Source records >>
------------

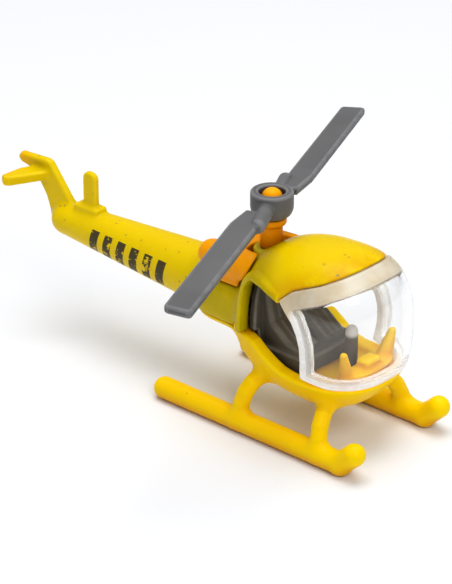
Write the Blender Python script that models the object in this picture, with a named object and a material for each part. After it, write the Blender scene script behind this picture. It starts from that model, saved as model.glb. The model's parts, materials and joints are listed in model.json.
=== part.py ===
"""Small die-cast toy helicopter, standing on its two skids.

Frame: metres, +X is the nose, +Y is port, +Z is up, and the skids rest on z = 0. Dimensions are in
millimetres from the rotor axis. Every object is placed MAST_X ahead of the origin, which lies under the
middle of the bounding box. Shapes that only join or cut other shapes stay as hidden wire objects.
"""

import math

import bmesh
import bpy
from mathutils import Matrix, Vector

MM = 0.001
MAST_X = 13.29  # rotor axis ahead of the middle of the bounding box
GAP = 0.3  # clearance between pieces that touch
FAR = 40.0  # beyond the object on any side
MERGE = 0.0001

# Cabin: a squared egg that the roof, the bubble and the tub are cut from
CABIN_X, CABIN_Z = 12.5, 18.0
CABIN_NOSE, CABIN_TAIL, CABIN_WIDTH = 10.8, 15.2, 9.8  # half sizes
CABIN_TOP, CABIN_LOW = 11.6, 12.6
CABIN_POWER = 2.5  # 2 is an ellipsoid, more is squarer
CABIN_COLUMNS, CABIN_ROWS = 56, 28
TUB_TAIL, TAIL_FADE = 2.0, (14.0, 23.0)  # extra length of the tub's rear, fading out between these heights
ROOF_TILT, ROOF_TILT_FADE = 0.03, (20.0, 26.0)  # rise per mm of length, growing between these heights
CHIN_TILT, CHIN_TILT_FADE = 0.08, (13.0, 9.0)
ROOF_WALL, TUB_WALL, TUB_FLOOR = 1.3, 2.2, 10.2
BUBBLE_PROUD, BUBBLE_WALL, BUBBLE_RIM_WALL, BUBBLE_RIM = 0.1, 0.9, 1.9, 1.6
DOOR_REAR, DOOR_BREAK, DOOR_FRONT = 1.45, 5.2, 20.0
DOOR_LOW, DOOR_TOP, DOOR_FALL, DOOR_RADIUS = 5.0, 24.0, 4.6, 2.2
ARCH_WIDTH, ARCH_PROUD, ARCH_FOOT, ARCH_BACK = 1.2, 0.7, 15.2, -1.8
ARCH_FADE, ARCH_LEAST = (10.5, 5.5), 0.2  # the arch sinks into the roof towards the bubble
ROOF_EDGE = [(9.4, 23.4), (11.2, 25.1), (13.0, 25.9), (15.3, 26.8), (18.0, 28.1), (27.0, 32.5)]
BUBBLE_REAR = [(11.0, 21.9), (12.2, 20.9), (13.2, 19.3), (13.8, 17.4), (13.9, 15.2), (13.6, 12.3)]
BUBBLE_LOW = 11.5
SILL = [(2.2, 15.0), (4.0, 14.7), (6.6, 13.0), (8.8, 11.7), (11.4, 11.2)]
SEAM_Z = 14.0  # body to base joint behind the door

# Tail
BOOM_Z, BOOM_END_Z = 16.9, 17.2
BOOM_REAR, BOOM_FRONT = -42.4, -4.0
BOOM_REAR_R, BOOM_FRONT_R = 2.6, 5.2
NECK_X, NECK_HALF, NECK_RADIUS = -4.8, (6.0, 5.7, 4.2), 3.0
DECK_REAR, DECK_Z = -11.0, 20.3
TONGUE_REAR, TONGUE_FRONT = -10.5, 6.0  # the base's tongue under the boom
FIN_THICK = 1.3
FIN = [(-39.0, 18.6), (-40.85, 20.2), (-45.5, 26.0), (-46.4, 26.25), (-52.1, 25.9), (-52.75, 25.0),
       (-52.1, 24.2), (-49.8, 23.75), (-47.9, 21.9), (-46.6, 20.0), (-45.9, 18.0), (-45.3, 15.8),
       (-44.0, 14.5), (-41.0, 15.5)]
STABILISER = [(-45.4, 0.0), (-46.2, -1.6), (-48.6, -6.6), (-49.6, -7.0), (-50.6, -6.4), (-50.5, -2.5),
              (-49.4, 0.0)]
STABILISER_Z, STABILISER_THICK = 23.6, 1.6
MOUND_X, MOUND_Z, MOUND_HALF = -37.35, 19.3, (2.5, 1.3, 1.8)
TAIL_BLADE_X, TAIL_BLADE_FOOT, TAIL_BLADE_TOP = -37.15, 18.0, 26.6
TAIL_BLADE_WIDE, TAIL_BLADE_THICK = 2.75, 1.1

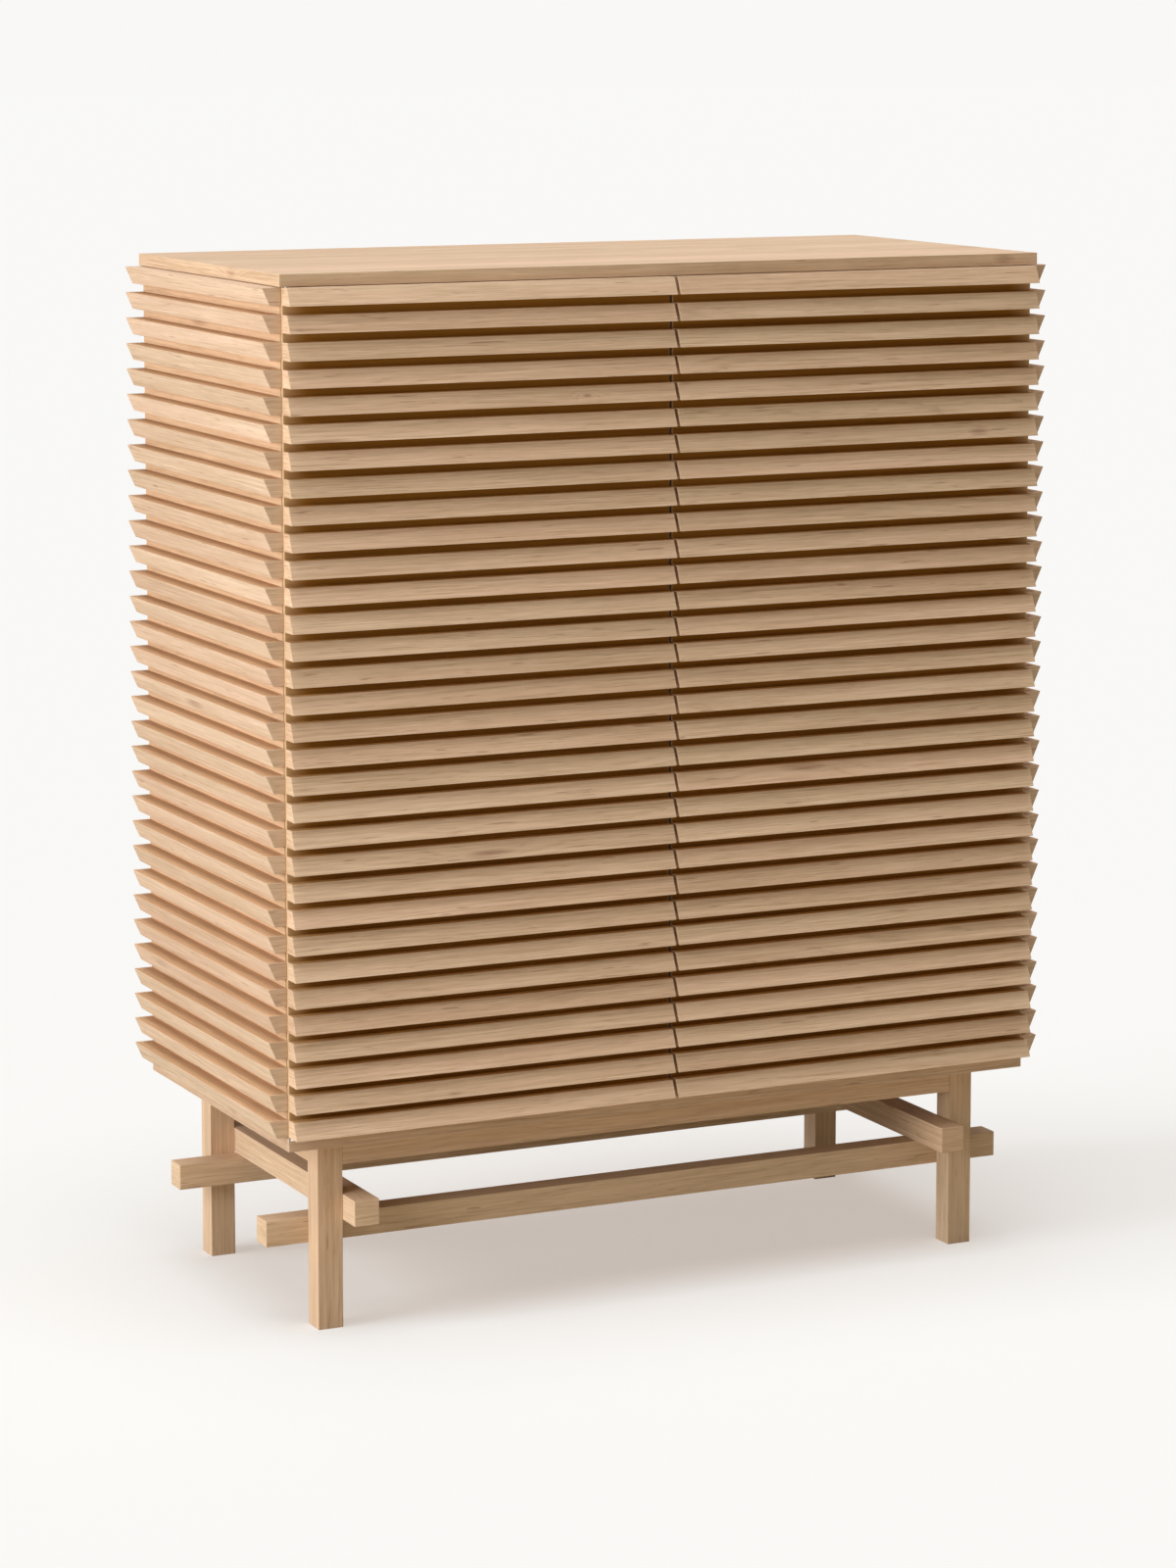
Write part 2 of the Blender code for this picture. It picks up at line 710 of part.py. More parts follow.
def add_frame(bottom):
    aprons = []
    for name, side in SIDES.items():
        across = sorted((side * leg_inner_x, side * leg_outer_x))
        add_leg(f"front_{name}_leg", across, front_leg_y, side, 1)
        add_leg(f"rear_{name}_leg", across, rear_leg_y, side, -1)
        start = front_leg_y[1] + FIT
        end = rear_leg_y[0] - FIT
        outline = apron_outline(start, end, side * leg_outer_x, -side)
        aprons.append(add_apron(name, [(x, y) for y, x in outline]))
        beam_outer = leg_inner_x - FIT
        beam_x = sorted((side * beam_outer, side * (beam_outer - BEAM_SIDE)))
        low = (beam_x[0], front_leg_y[0] - SIDE_BEAM_OVERHANG, side_beam_low)
        high = (beam_x[1], rear_leg_y[1] + SIDE_BEAM_OVERHANG, side_beam_high)
        box_object(f"{name}_side_beam", low, high, "oak_frame")

    apron_reach = leg_inner_x - FIT
    beam_reach = leg_outer_x + LONG_BEAM_OVERHANG
    rows = {
        "front": (front_leg_y[0], front_leg_y[1] + FIT, 1),
        "rear": (rear_leg_y[1], rear_leg_y[0] - FIT, -1),
    }
    for name, (outer_y, beam_y, inward) in rows.items():
        aprons.append(add_apron(name, apron_outline(-apron_reach, apron_reach, outer_y, inward)))
        ends = sorted((beam_y, beam_y + inward * BEAM_SIDE))
        low = (-beam_reach, ends[0], long_beam_low)
        high = (beam_reach, ends[1], long_beam_high)
        box_object(f"{name}_long_beam", low, high, "oak_frame")

    places = base_screw_places()
    cut_screw_holes([*aprons, bottom], "base_screw_holes", places, BASE_SCREW, None, APRON_HEIGHT)


clear_scene()
materials = {
    "oak_slat": make_material("oak_slat", (0.56, 0.37, 0.22), 0.55),
    "oak_panel": make_material("oak_panel", (0.58, 0.39, 0.24), 0.55),
    "oak_frame": make_material("oak_frame", (0.54, 0.36, 0.22), 0.55),
    "steel": make_material("steel", (0.55, 0.55, 0.56), 0.35, 1.0),
    "plastic": make_material("plastic", (0.30, 0.20, 0.13), 0.5),
    "cutter": make_material("cutter", (0.8, 0.1, 0.1), 1.0),
}
top_panel, bottom_panel = add_case()
add_case_hinges(top_panel, bottom_panel)
add_catches(top_panel)
for door_name, door_side in SIDES.items():
    add_door(door_name, door_side)
add_frame(bottom_panel)
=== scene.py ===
"""The looks of the slatted oak highboard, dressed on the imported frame."""

import json
import math

import bmesh
import bpy
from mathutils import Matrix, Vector


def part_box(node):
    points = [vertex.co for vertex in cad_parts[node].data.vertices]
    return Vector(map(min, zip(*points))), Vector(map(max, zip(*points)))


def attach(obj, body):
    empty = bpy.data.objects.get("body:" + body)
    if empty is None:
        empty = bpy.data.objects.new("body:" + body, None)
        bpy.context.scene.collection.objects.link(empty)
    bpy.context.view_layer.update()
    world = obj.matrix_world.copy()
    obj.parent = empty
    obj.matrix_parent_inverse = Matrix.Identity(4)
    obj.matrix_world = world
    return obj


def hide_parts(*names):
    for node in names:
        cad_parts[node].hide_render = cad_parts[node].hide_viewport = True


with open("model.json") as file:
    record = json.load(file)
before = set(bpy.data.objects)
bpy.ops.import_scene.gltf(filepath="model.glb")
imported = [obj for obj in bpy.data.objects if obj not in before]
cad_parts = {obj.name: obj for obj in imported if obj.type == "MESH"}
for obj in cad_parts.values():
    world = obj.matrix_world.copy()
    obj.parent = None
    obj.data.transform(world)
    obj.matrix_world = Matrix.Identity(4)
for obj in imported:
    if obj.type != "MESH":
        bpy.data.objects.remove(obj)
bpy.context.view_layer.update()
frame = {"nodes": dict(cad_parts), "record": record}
scene = bpy.context.scene

SIDES = {"left": -1, "right": 1}

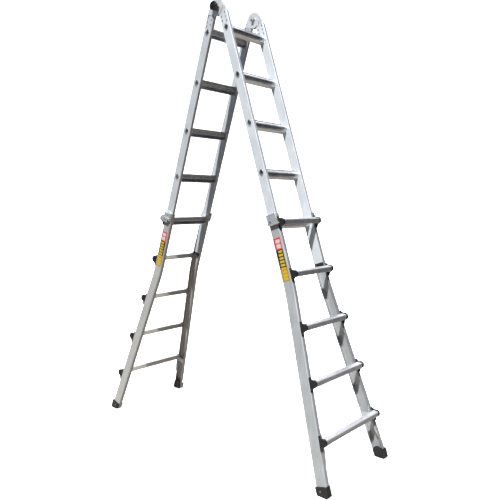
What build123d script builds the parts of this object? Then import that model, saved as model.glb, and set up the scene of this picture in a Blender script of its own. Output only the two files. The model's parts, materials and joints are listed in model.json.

------------

Written request >> The lines to transcribe begin at the line with "clear_scene()" and end at the line with "scene = bpy.context.scene"; copy them exactly, both ends included.

Finished exercise >>
clear_scene()
materials = {
    "oak_slat": make_material("oak_slat", (0.56, 0.37, 0.22), 0.55),
    "oak_panel": make_material("oak_panel", (0.58, 0.39, 0.24), 0.55),
    "oak_frame": make_material("oak_frame", (0.54, 0.36, 0.22), 0.55),
    "steel": make_material("steel", (0.55, 0.55, 0.56), 0.35, 1.0),
    "plastic": make_material("plastic", (0.30, 0.20, 0.13), 0.5),
    "cutter": make_material("cutter", (0.8, 0.1, 0.1), 1.0),
}
top_panel, bottom_panel = add_case()
add_case_hinges(top_panel, bottom_panel)
add_catches(top_panel)
for door_name, door_side in SIDES.items():
    add_door(door_name, door_side)
add_frame(bottom_panel)
=== scene.py ===
"""The looks of the slatted oak highboard, dressed on the imported frame."""

import json
import math

import bmesh
import bpy
from mathutils import Matrix, Vector


def part_box(node):
    points = [vertex.co for vertex in cad_parts[node].data.vertices]
    return Vector(map(min, zip(*points))), Vector(map(max, zip(*points)))


def attach(obj, body):
    empty = bpy.data.objects.get("body:" + body)
    if empty is None:
        empty = bpy.data.objects.new("body:" + body, None)
        bpy.context.scene.collection.objects.link(empty)
    bpy.context.view_layer.update()
    world = obj.matrix_world.copy()
    obj.parent = empty
    obj.matrix_parent_inverse = Matrix.Identity(4)
    obj.matrix_world = world
    return obj


def hide_parts(*names):
    for node in names:
        cad_parts[node].hide_render = cad_parts[node].hide_viewport = True


with open("model.json") as file:
    record = json.load(file)
before = set(bpy.data.objects)
bpy.ops.import_scene.gltf(filepath="model.glb")
imported = [obj for obj in bpy.data.objects if obj not in before]
cad_parts = {obj.name: obj for obj in imported if obj.type == "MESH"}
for obj in cad_parts.values():
    world = obj.matrix_world.copy()
    obj.parent = None
    obj.data.transform(world)
    obj.matrix_world = Matrix.Identity(4)
for obj in imported:
    if obj.type != "MESH":
        bpy.data.objects.remove(obj)
bpy.context.view_layer.update()
frame = {"nodes": dict(cad_parts), "record": record}
scene = bpy.context.scene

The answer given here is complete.